All that the amendment says is that public benefit is important and needs to be demonstrated. Where there are these excellent facilities, which have improved so enormously in recent years, they should be provided for these purposes wherever possible. We would like to see much more consistent advice given, and much more consistent expectation, that the privilege of charitable status should be reflected in the public benefit provided.
My Lords, I must remind the noble Lord that on the previous day that this Committee sat he made a very powerful speech about the need to define rather more clearly some of the elements in the Bill. He now seems to be arguing in entirely the opposite direction.
I recognise that the public benefit test has to be left relatively broad, and indeed both these amendments say so.

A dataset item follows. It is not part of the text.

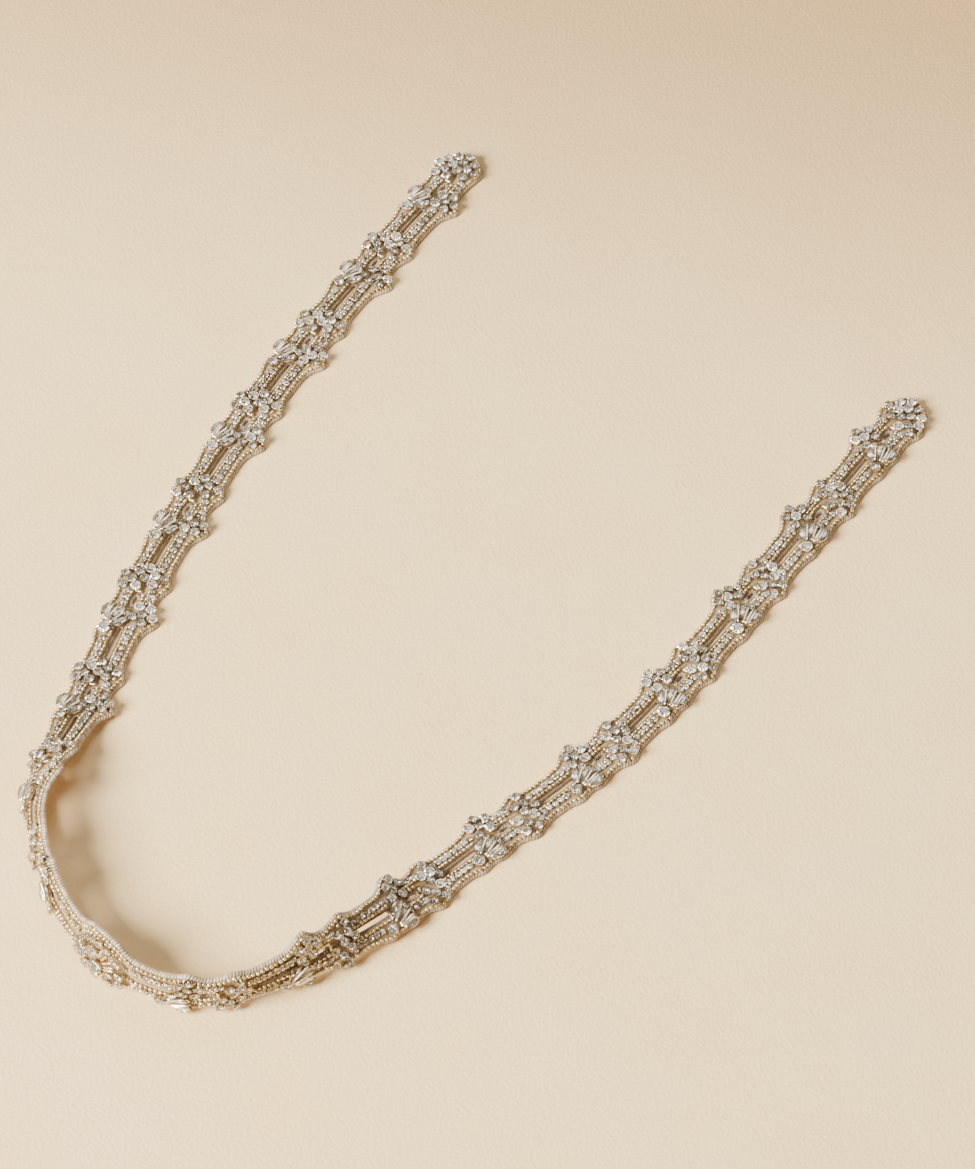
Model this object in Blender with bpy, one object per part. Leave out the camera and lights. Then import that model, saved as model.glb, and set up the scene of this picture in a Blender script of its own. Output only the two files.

I also recognise, with regard to the use of the word “fully”, that there are ways in which this amendment might need to be reconsidered.
All that we are attempting to do here is to make it clear that there is an expectation of public benefit, as we have both said. Different schools demonstrate that in different ways, and we all expect them to do so. I have to say that many of us are a little worried about a small minority of schools that now seem to have a large proportion of overseas students, for example, and have raised their fees to such an extent that they are a very long way from the original charitable purposes for which they were founded. If we are nudging them—nudging is, after all, one of the things that this Government are extremely keen on—in the right direction, it is this sort of wording that seems to be pushing them in that direction, and that is what we wish to do. I do not think that we are going down the route of politicisation; we are, however, reminding them—and providing them with some examples—that charitable status is a privilege and public benefit is an expectation.
I entirely agree that charitable status is a privilege. The question is whether that status is better enhanced by statute or by guidance. I am saying that the test should be made clear but it should be a Charity Commission guidance test rather than be put in statute, with all the inflexibilities and ancillary problems that may flow from that.
I will, if I may, very briefly second what the noble Lord, Lord Moynihan, has said. We will take this away and consider whether we should provide a different form of words. I have to say I was puzzled by the quotation from Ofsted—
Forgive me, but if the noble Lord is speaking, he must move his amendment at the end of his speech.
My apologies. I had not understood that that was the way Committee stages went. In that case, we will talk off the Floor. I will ask for the exact quote from Ofsted and we will return to this.